Perinton VFW Seeks 100 Volunteers for Cemetery Restoration
A New York VFW post is inviting 100 community members to join their annual Day of Service restoring forgotten gravestones, including those from the Revolutionary and Civil Wars. For the next five years, volunteers will clean headstones, repair landscaping, and honor veterans and civilians whose graves have been neglected for generations.
In Perinton, New York, military history isn't just something you read about. It's something you can touch, restore, and bring back to life.
VFW Post 8495 is calling on their community to help restore nine local cemeteries on May 23, starting a five-year commitment to honor the forgotten. Jay Edgerton, senior vice commander, hopes at least 100 volunteers will join them to clean gravestones, reset toppled headstones, and restore landscaping that's been neglected for decades.

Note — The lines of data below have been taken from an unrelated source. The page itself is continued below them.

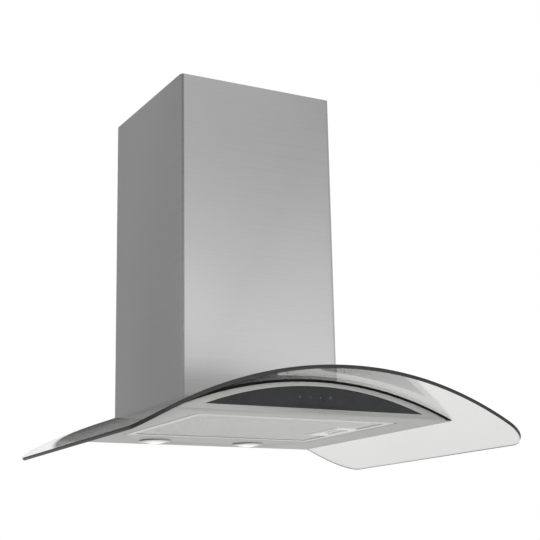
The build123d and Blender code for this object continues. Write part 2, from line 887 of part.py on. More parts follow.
with BuildPart() as electronics_lid:
    extrude(
        plan_rectangle(
            above(electronics_low),
            electronics_width / 2,
            electronics_front + contact + electronics_wall,
            electronics_front + contact,
        ),
        amount=electronics_height,
    )
    extrude(
        plan_rectangle(
            above(electronics_low + electronics_wall) + fit,
            electronics_width / 2 - electronics_wall - fit,
            electronics_front + contact,
            electronics_front - electronics_wall,
        ),
        amount=electronics_height - 2 * electronics_wall - 2 * fit,
    )

board_margin = 10.0
board_span = electronics_width - 4 * board_margin
board_rise = electronics_height - 4 * board_margin
standoff_radius = 3.0
with BuildPart() as power_board:
    extrude(
        plan_rectangle(
            above(electronics_low + board_margin),
            electronics_width / 2 - board_margin,
            electronics_back + 3 * electronics_wall + board_thickness,
            electronics_back + 3 * electronics_wall,
        ),
        amount=electronics_height - 2 * board_margin,
    )
    with BuildSketch(Plane.XZ.offset(electronics_back + electronics_wall + contact)):
        with Locations((0, above(electronics_low + electronics_height / 2))):
            with GridLocations(board_span, board_rise, 2, 2):
                Circle(standoff_radius)
    extrude(amount=2 * electronics_wall)

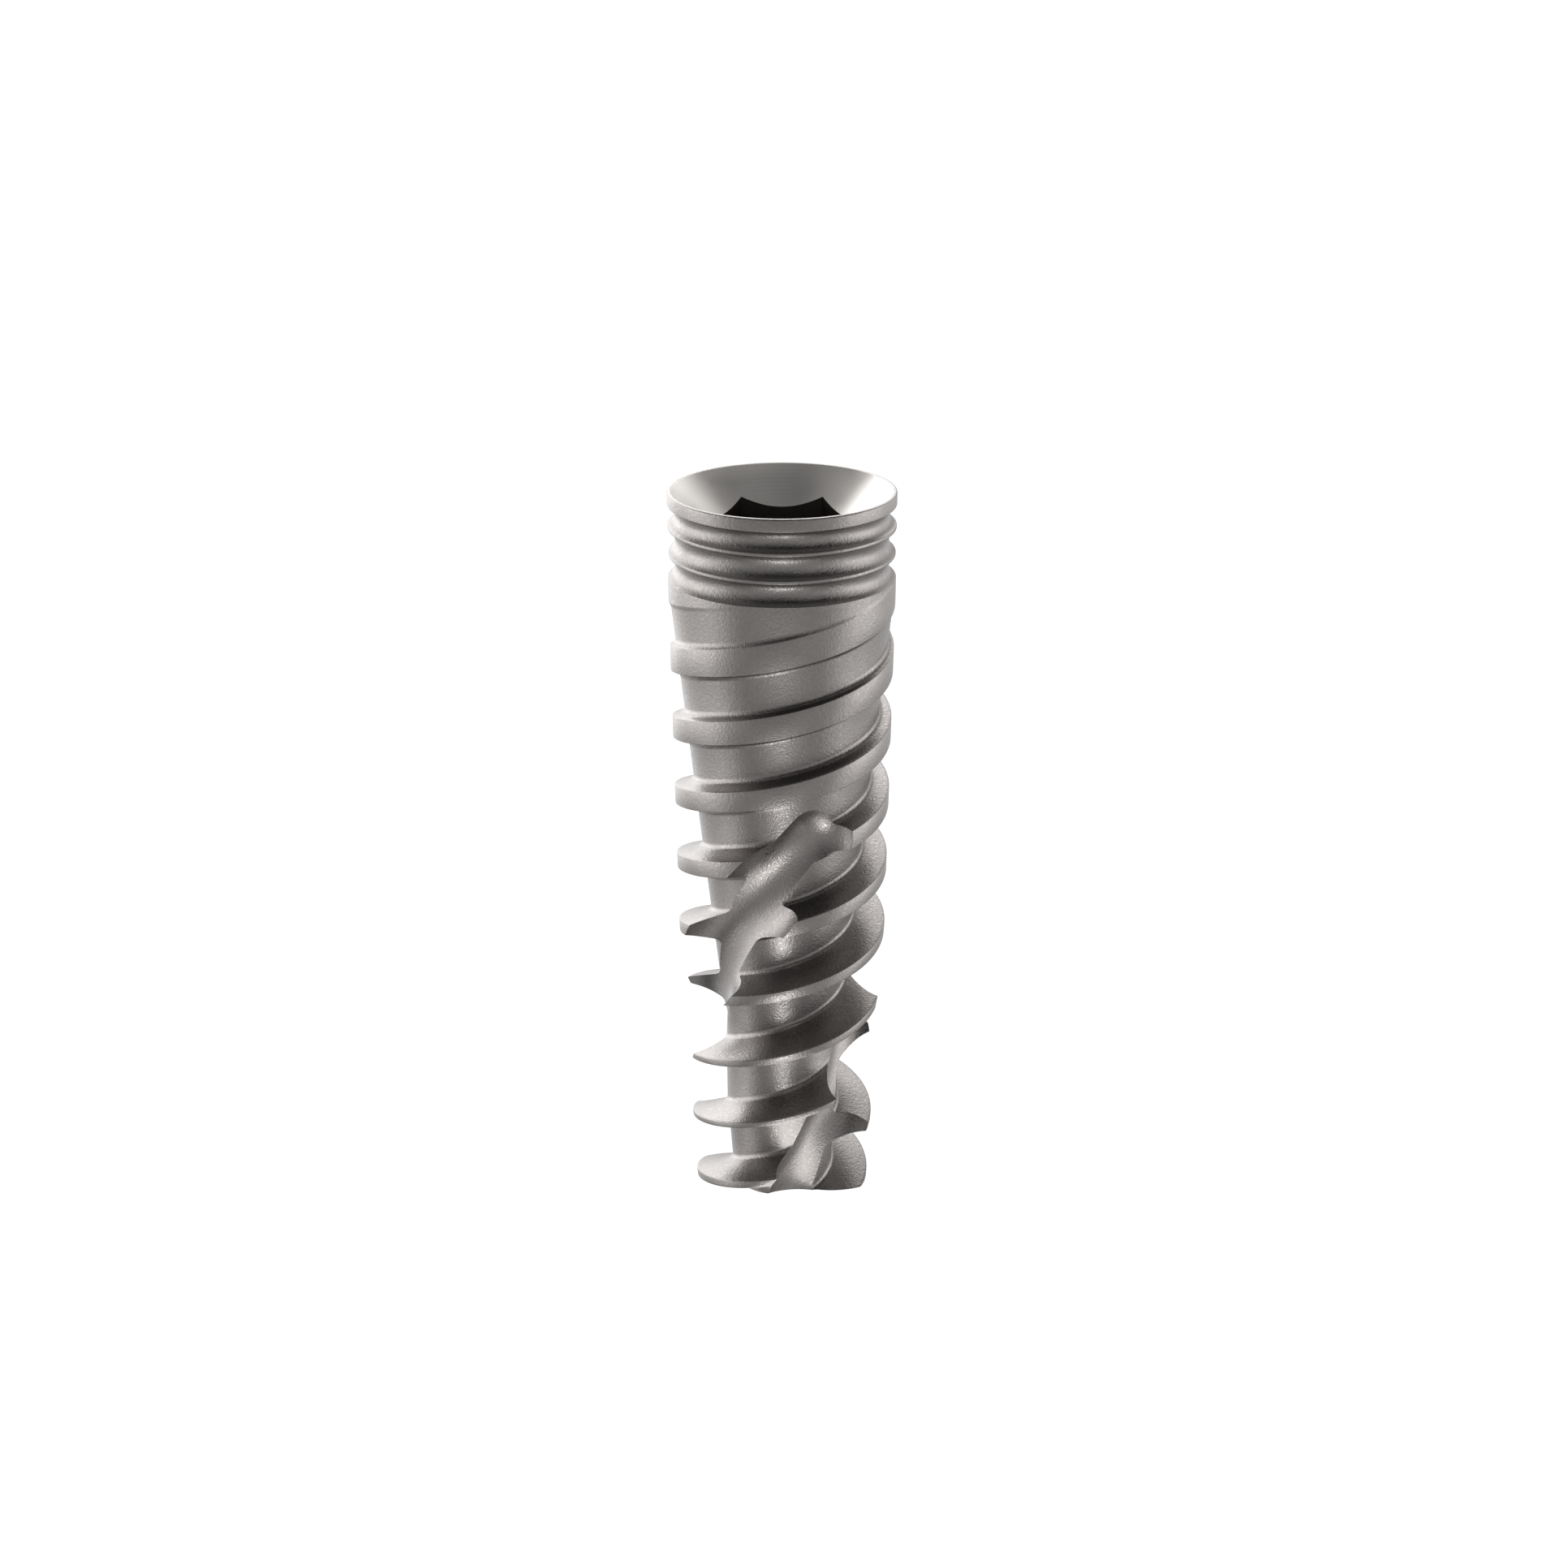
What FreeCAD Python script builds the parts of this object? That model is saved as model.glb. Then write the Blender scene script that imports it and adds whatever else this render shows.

The project isn't just about veterans. Every grave in these nine cemeteries will get attention, from Revolutionary War soldiers to Civil War veterans to everyday community members whose families have long since moved away or passed on.
"A lot of these people do not have anybody in the area," Edgerton explained. By visiting twice a year to clean the stones and speak their names aloud, volunteers keep memories alive that might otherwise fade into moss and weathered granite.
The Day of Service will happen every May for the next four years, creating a sustainable tradition of remembrance. Volunteers can register online or donate to purchase cemetery-approved cleaning supplies that won't damage historic monuments.
Sunny's Take
There's something deeply moving about strangers choosing to care for graves that belong to no one they know. These volunteers aren't restoring headstones because they have to. They're doing it because history matters, because every life deserves to be remembered, and because speaking someone's name out loud keeps a piece of them alive in the world.
It's the kind of quiet, unglamorous work that says everything about who we want to be as communities.
If 100 people show up on May 23, they won't just be cleaning stone and pulling weeds. They'll be proving that no service, no life, no sacrifice gets forgotten as long as good people are willing to remember.